Prompt – Print the entire listing. Each line must match the original exactly.
=-=-=-=-=
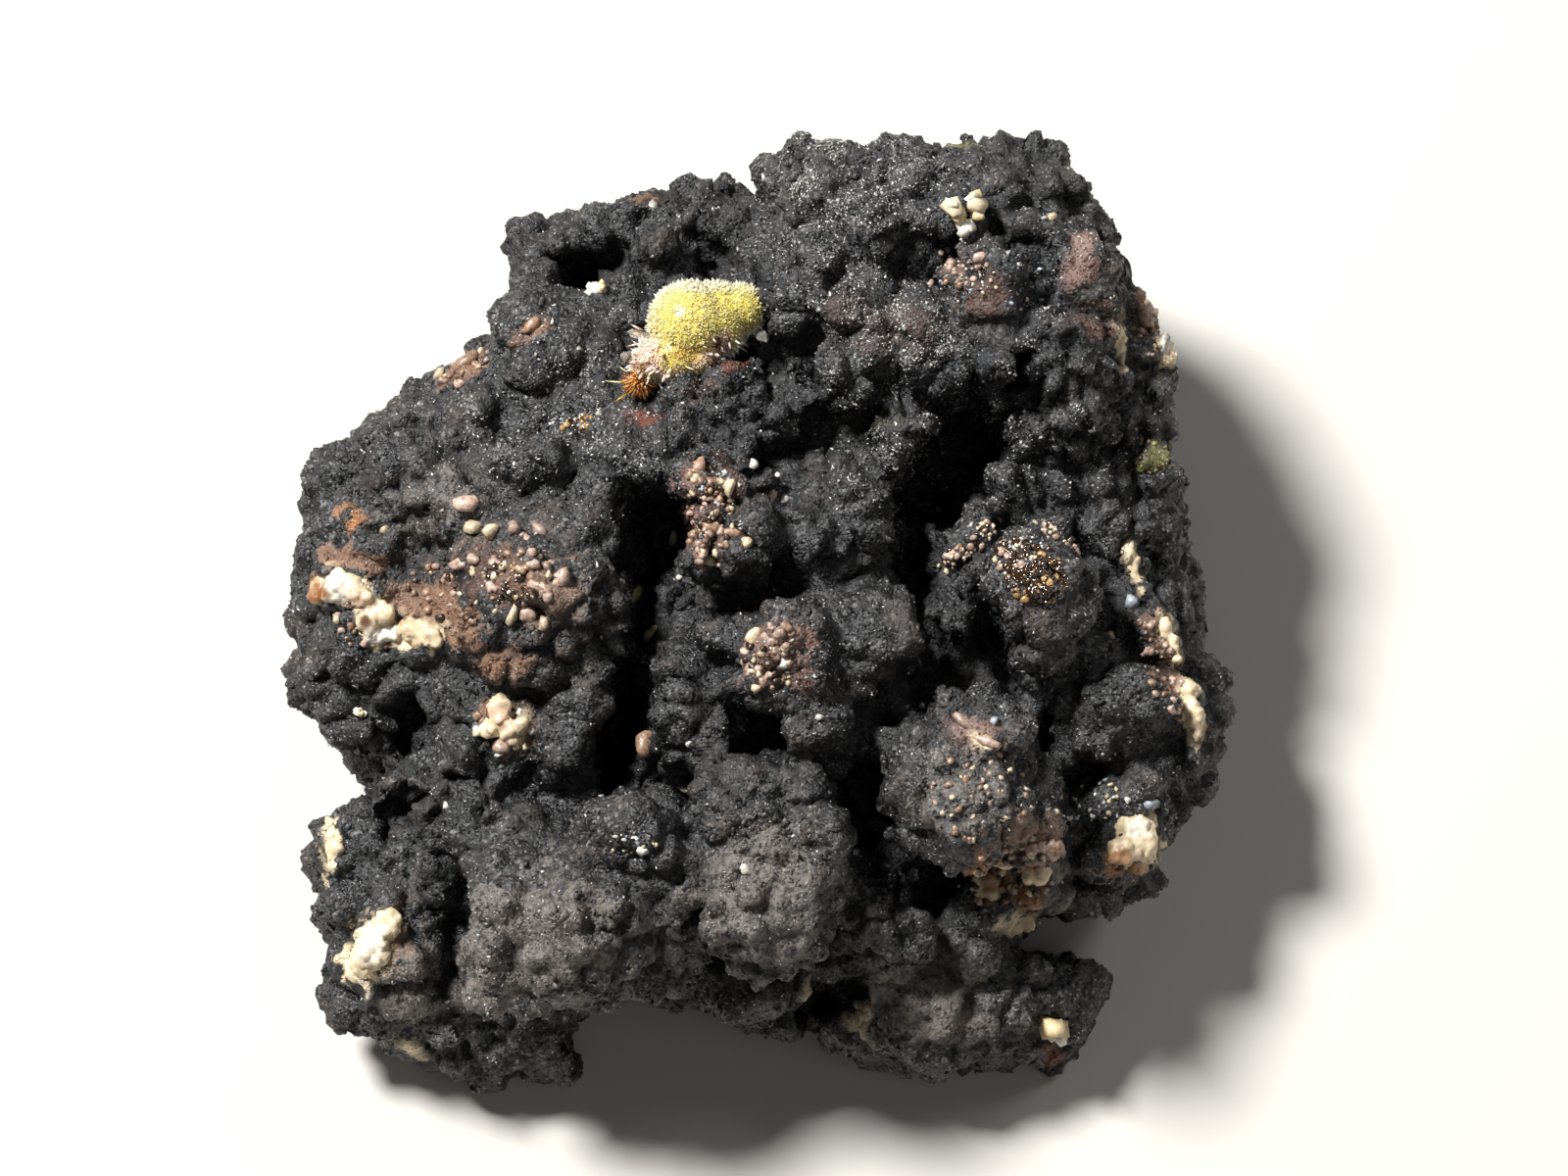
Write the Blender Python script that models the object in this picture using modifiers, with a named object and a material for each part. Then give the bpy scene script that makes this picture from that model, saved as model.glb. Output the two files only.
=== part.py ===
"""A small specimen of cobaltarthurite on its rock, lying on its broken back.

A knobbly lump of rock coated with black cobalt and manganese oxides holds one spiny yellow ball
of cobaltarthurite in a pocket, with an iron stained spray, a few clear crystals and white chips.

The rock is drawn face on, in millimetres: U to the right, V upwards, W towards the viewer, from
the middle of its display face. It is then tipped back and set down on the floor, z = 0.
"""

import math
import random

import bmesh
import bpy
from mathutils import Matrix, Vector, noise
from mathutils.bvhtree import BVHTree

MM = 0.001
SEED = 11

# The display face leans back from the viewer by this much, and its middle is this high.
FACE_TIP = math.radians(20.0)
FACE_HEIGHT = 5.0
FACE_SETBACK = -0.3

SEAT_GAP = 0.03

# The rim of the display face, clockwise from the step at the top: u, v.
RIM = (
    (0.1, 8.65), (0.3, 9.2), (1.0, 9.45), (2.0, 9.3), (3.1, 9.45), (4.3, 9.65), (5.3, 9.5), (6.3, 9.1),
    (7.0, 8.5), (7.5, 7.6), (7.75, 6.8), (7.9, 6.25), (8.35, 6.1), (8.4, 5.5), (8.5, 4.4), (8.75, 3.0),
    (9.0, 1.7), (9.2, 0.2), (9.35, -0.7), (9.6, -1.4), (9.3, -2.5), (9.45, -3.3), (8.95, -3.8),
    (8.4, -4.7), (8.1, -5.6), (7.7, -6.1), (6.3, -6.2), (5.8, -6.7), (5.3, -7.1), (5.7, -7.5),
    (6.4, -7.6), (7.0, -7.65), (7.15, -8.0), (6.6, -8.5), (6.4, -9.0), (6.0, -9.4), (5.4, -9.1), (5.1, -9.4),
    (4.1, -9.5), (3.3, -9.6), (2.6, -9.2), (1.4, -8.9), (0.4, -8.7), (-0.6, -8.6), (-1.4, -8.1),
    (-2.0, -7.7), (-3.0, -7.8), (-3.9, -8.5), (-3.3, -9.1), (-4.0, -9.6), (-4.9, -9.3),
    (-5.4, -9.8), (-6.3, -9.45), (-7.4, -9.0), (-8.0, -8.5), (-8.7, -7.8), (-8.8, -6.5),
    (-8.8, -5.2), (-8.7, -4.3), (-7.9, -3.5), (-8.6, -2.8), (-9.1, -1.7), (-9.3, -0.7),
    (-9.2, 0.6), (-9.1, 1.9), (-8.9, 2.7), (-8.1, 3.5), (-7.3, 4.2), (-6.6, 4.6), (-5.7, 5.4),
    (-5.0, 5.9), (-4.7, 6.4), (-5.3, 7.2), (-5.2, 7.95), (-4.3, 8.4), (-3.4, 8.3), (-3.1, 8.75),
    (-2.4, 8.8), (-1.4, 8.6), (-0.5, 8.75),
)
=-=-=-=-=
Written solution –
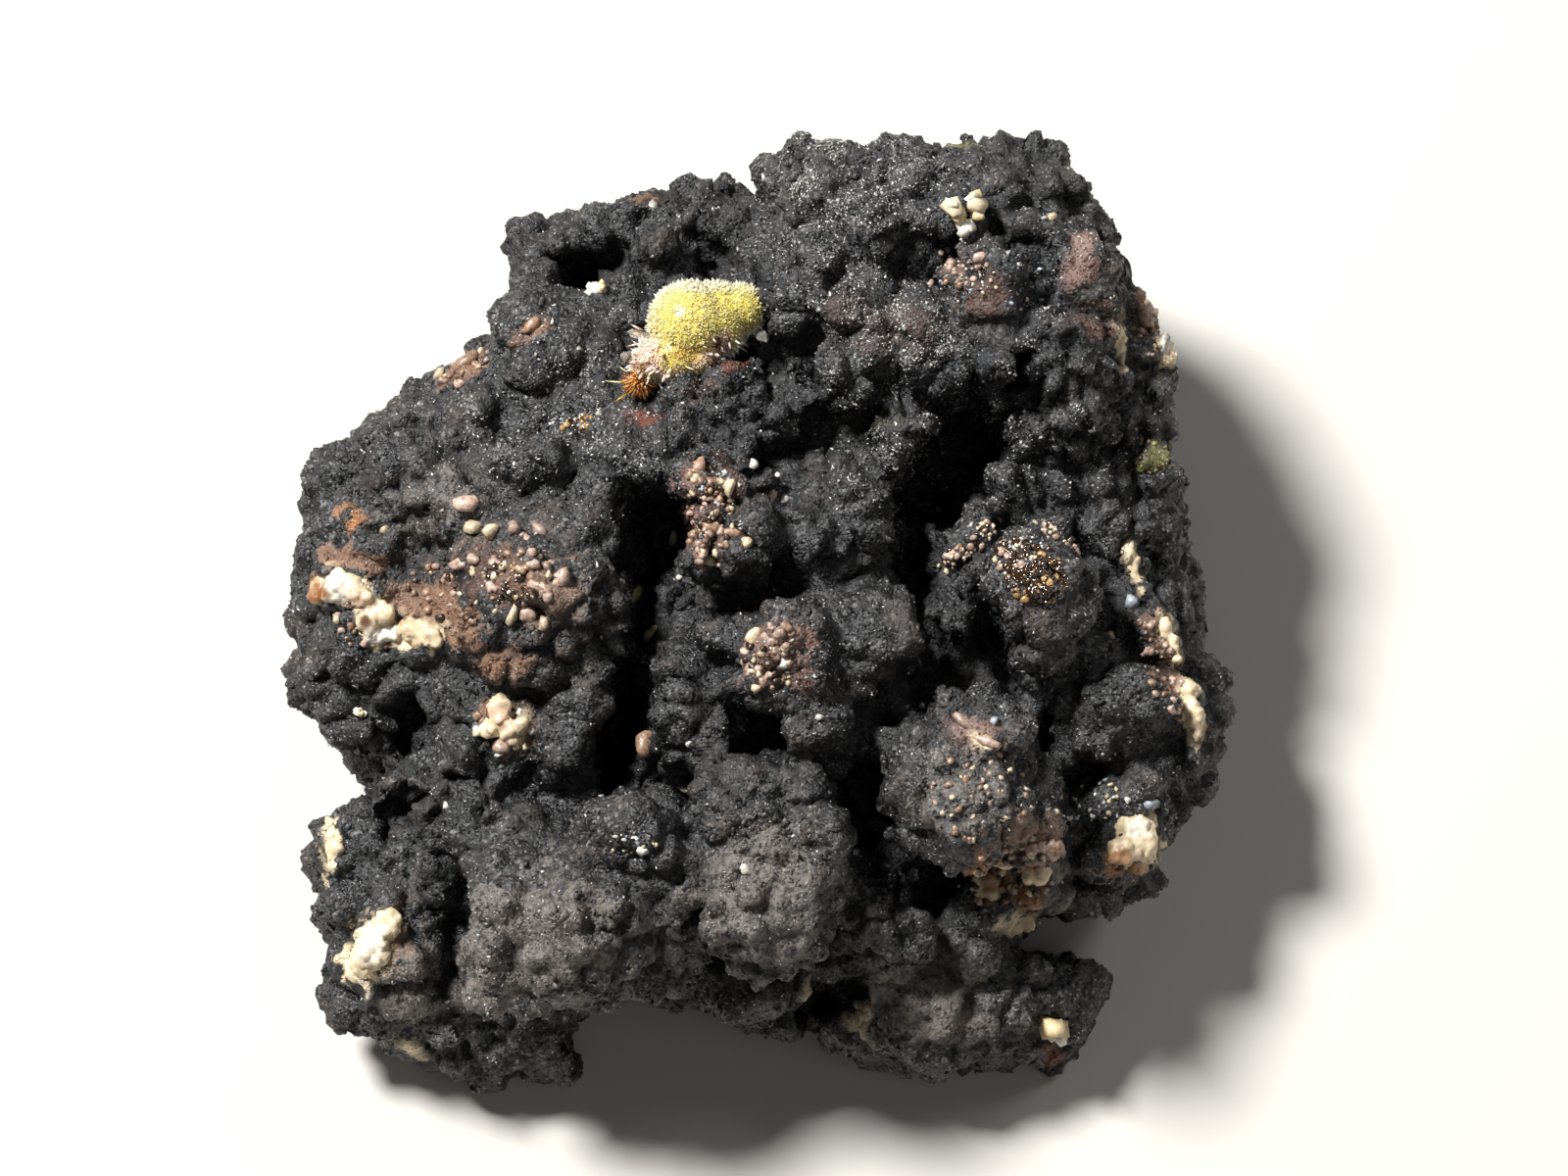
Write the Blender Python script that models the object in this picture using modifiers, with a named object and a material for each part. Then give the bpy scene script that makes this picture from that model, saved as model.glb. Output the two files only.
=== part.py ===
"""A small specimen of cobaltarthurite on its rock, lying on its broken back.

A knobbly lump of rock coated with black cobalt and manganese oxides holds one spiny yellow ball
of cobaltarthurite in a pocket, with an iron stained spray, a few clear crystals and white chips.

The rock is drawn face on, in millimetres: U to the right, V upwards, W towards the viewer, from
the middle of its display face. It is then tipped back and set down on the floor, z = 0.
"""

import math
import random

import bmesh
import bpy
from mathutils import Matrix, Vector, noise
from mathutils.bvhtree import BVHTree

MM = 0.001
SEED = 11

# The display face leans back from the viewer by this much, and its middle is this high.
FACE_TIP = math.radians(20.0)
FACE_HEIGHT = 5.0
FACE_SETBACK = -0.3

SEAT_GAP = 0.03

# The rim of the display face, clockwise from the step at the top: u, v.
RIM = (
    (0.1, 8.65), (0.3, 9.2), (1.0, 9.45), (2.0, 9.3), (3.1, 9.45), (4.3, 9.65), (5.3, 9.5), (6.3, 9.1),
    (7.0, 8.5), (7.5, 7.6), (7.75, 6.8), (7.9, 6.25), (8.35, 6.1), (8.4, 5.5), (8.5, 4.4), (8.75, 3.0),
    (9.0, 1.7), (9.2, 0.2), (9.35, -0.7), (9.6, -1.4), (9.3, -2.5), (9.45, -3.3), (8.95, -3.8),
    (8.4, -4.7), (8.1, -5.6), (7.7, -6.1), (6.3, -6.2), (5.8, -6.7), (5.3, -7.1), (5.7, -7.5),
    (6.4, -7.6), (7.0, -7.65), (7.15, -8.0), (6.6, -8.5), (6.4, -9.0), (6.0, -9.4), (5.4, -9.1), (5.1, -9.4),
    (4.1, -9.5), (3.3, -9.6), (2.6, -9.2), (1.4, -8.9), (0.4, -8.7), (-0.6, -8.6), (-1.4, -8.1),
    (-2.0, -7.7), (-3.0, -7.8), (-3.9, -8.5), (-3.3, -9.1), (-4.0, -9.6), (-4.9, -9.3),
    (-5.4, -9.8), (-6.3, -9.45), (-7.4, -9.0), (-8.0, -8.5), (-8.7, -7.8), (-8.8, -6.5),
    (-8.8, -5.2), (-8.7, -4.3), (-7.9, -3.5), (-8.6, -2.8), (-9.1, -1.7), (-9.3, -0.7),
    (-9.2, 0.6), (-9.1, 1.9), (-8.9, 2.7), (-8.1, 3.5), (-7.3, 4.2), (-6.6, 4.6), (-5.7, 5.4),
    (-5.0, 5.9), (-4.7, 6.4), (-5.3, 7.2), (-5.2, 7.95), (-4.3, 8.4), (-3.4, 8.3), (-3.1, 8.75),
    (-2.4, 8.8), (-1.4, 8.6), (-0.5, 8.75),
)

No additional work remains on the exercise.